Who can forget the moments spent in Brideshead castle, near the fountain, or in the glass-houses or the ones wandering through Venice architectural splendours?
This is an ode to nostalgia. Nostalgia for a time that will never be again: youth and the grandeur of the English nobility. We learn how the two are intertwined in Charles Ryder's eyes, grieving for most of his life for the loss of his friendship/love with Sebastian and the decay of society as he once knew it/dreamed of it. He'll try to cling onto both by maintaining a relationship with the Flyte family on one side and on the other, by painting all the beautiful mansions before their closing down, a consequence of the English high society's decline between the two great wars. Evelyn Waugh's writing is full of gems as my poor over-dog-eared copy shows, I highly recommend this book as well as the TV show made in the eighties starring Jeremy Irons (I screen-capped a bit of it here but one day I really should dedicate a whole post to it, it's truly amazing).
Favourite quote:  To know and love one other human being is the root of all wisdom.
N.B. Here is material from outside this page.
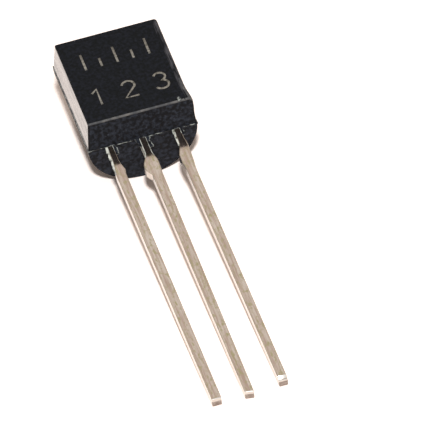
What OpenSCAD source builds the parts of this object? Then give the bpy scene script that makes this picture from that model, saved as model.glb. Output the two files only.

*this one was long overdue oops, monthly book reviews should resume (hopefully)

6 comments:

Emma said...

I adore Moomin! My boyfriend got me the books of the comic strips too. I am obsessed with going to the theme park and I'm even considering getting a little my tattoo! So glad to hear you're a fellow enthusiast!

Also, so sad you didn't get to go to the park!

Emma x

moira said...

Ooh a moomin tat' is such a brilliant idea! Which character would you pick?
x

Rine said...

Hey Moria, so this is a little off topic, but I just wanted to let you know that I've just sent you an email, and I apologize for taking so long to getting back to you with my own email address. Anyway, I can't wait to hear back from you soon :)

moira said...

thanks! writing you a mail now :) xx

kelli said...

I was just looking back at your book posts for a little reading inspiration and was so, so delighted to see the Moomin book! I actually lived in Tampere for 3 months a couple of years ago & the Moomin museum is one of my favorite things there. I, too, have been planning a Moomin tattoo for a long time now!!

moira said...

i think the moomin dollhouse was one of the most beautiful thing i ever had the chance to see! did you get to the theme park as well?